The web-based volunteer organization Theatre Without Borders was instrumental in helping to bring Shamil, Al-Azraki and Pakistani theatre artist Shahid Nadeem to the U.S. last June and introducing them to U.S. artists and organizations. The fruits of that bicoastal trip include, for instance, a plan for a dozen theatre students and three teachers, including Shamil, to come from Baghdad University to Georgetown University’s Theatre Department in Washington, D.C., for its May/June pre-summer school session. Al-Azraki is also credited with inspiring the U.S. State Department to sponsor U.S. visits for female playwrights from Iraq.

These are hopeful signs. But even (or especially) since the departure of U.S. troops from Iraq in December, civil society and the rule of law remain fragile constructs there.
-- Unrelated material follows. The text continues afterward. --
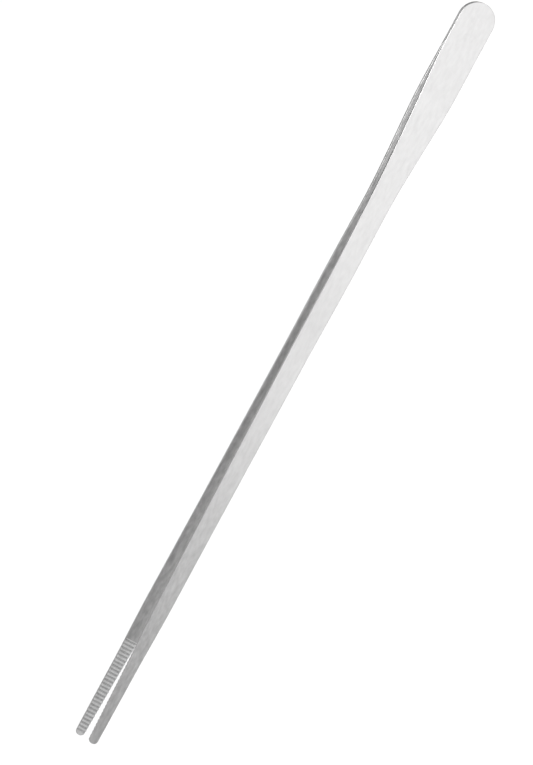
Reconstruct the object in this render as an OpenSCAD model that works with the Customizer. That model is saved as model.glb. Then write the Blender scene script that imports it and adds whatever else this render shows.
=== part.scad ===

Last September, Shamil’s friend and colleague Hadi al-Mahdi—a radio journalist and theatre director who had been critical of the Iraqi government—was killed on the eve of a demonstration he helped organize.

“It is difficult to open your mouth and say what you want to say,” Shamil says. “Too many militias are watching you. Politics, sex, religion—these are the red-light danger areas.” What sustains Shamil’s hopes despite the odds are his students: “They are always very enthusiastic to make theatre no matter what. Even though there is not that much opportunity for them, the theatre instinct is working in them very strongly.”